水素インフラを狙え!鉄鋼各社の開発最前線
低コスト化や新しい製品化の動き広がる
模擬水素ステーションで開発スピード上げる
「ユーザーの水素ステーションを観察していては開発が間に合わない。加速試験を行えるのも大きい」。神戸製鋼所営業企画部水素・燃料電池推進プロジェクトの三浦真一主任部員は、社内に新設する「水素ステーション総合テストセンター」の意義を力説する。
水素圧縮機など主要機器ユニットを製造する同社は、高砂製作所(兵庫県高砂市)内に模擬の水素ステーションを置き、主に「実環境の中で負荷試験を行い、圧縮機の中心部品などの耐久性を調べる」(三浦主任部員)予定だ。
当面は燃料電池車の台数が少なく、商用ステーションの稼働率も低くならざるを得ない。耐久性などをより長期的に観測し、コスト削減にもつなげるには自前の模擬装置が欠かせないという。
さらに、複数の企業・団体で組織する技術研究組合の実証用ステーションが相次いで商用化されたため、簡単に利用できなくなったこともある。「メンテナンスの訓練も必要。ユーザーの装置ではできないこともある」(同)として模擬ステーションを幅広く有効活用する方針だ。
鋼製ライナーと炭素繊維の複合蓄圧容器を試作
一方、JFEスチールは鋼製ライナー(容器の内側部)と炭素繊維の複合蓄圧容器の試作品を、第1弾の容量3リットルから一気に40リットルに引き上げた。2018年の市場投入に向け、さらに一歩踏み出した格好だ。
比較的安価な低合金鋼のシームレス鋼管に三菱レイヨンの炭素繊維を巻き付けて強度を出す。その厚さは5ミリメートル程度で、下側のライナーが透けて見えるほど薄い。
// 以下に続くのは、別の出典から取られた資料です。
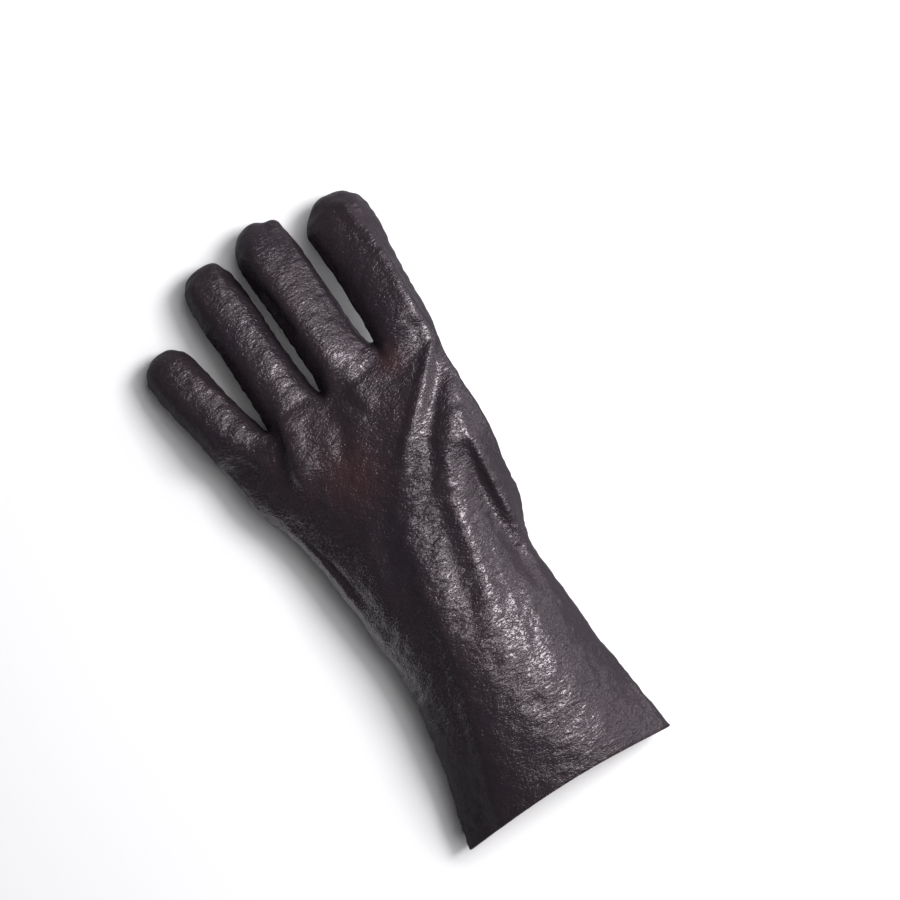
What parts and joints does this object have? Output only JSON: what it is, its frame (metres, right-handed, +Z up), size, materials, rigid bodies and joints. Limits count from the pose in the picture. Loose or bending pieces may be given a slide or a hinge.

「(すでに実用化されている)アルミニウム合金ライナーに比べると、5分の1くらいで済む」(スチール研究所の長尾彰英主任研究員)ため、高価な炭素繊維の使用量を減らせ、コストを大幅に削減できる。「次のターゲットは容量100―200リットル」(同)と、2年後の実用化を見据える。
日本仕様の技術を磨く
また、新日鉄住金エンジニアリングの100%子会社、日鉄住金パイプライン&エンジニアリング(東京都品川区)は東京・潮見に初の商用ステーションを建設した。2年前に提携した米エアープロダクツの技術を導入しており、将来の規制緩和を見据え、米国で実用化されているセルフ式ディスペンサーの国産化も検討している。
政府の水素・燃料電池戦略ロードマップでは、25年ごろまでにステーションの整備・運用費を欧米並みまで下げることが掲げられた。「規制の違いで米国からそのまま持ってこられない」(岡本隆志水素ステーション推進室長)こともあり、日本仕様に合わせる技術を磨いていく。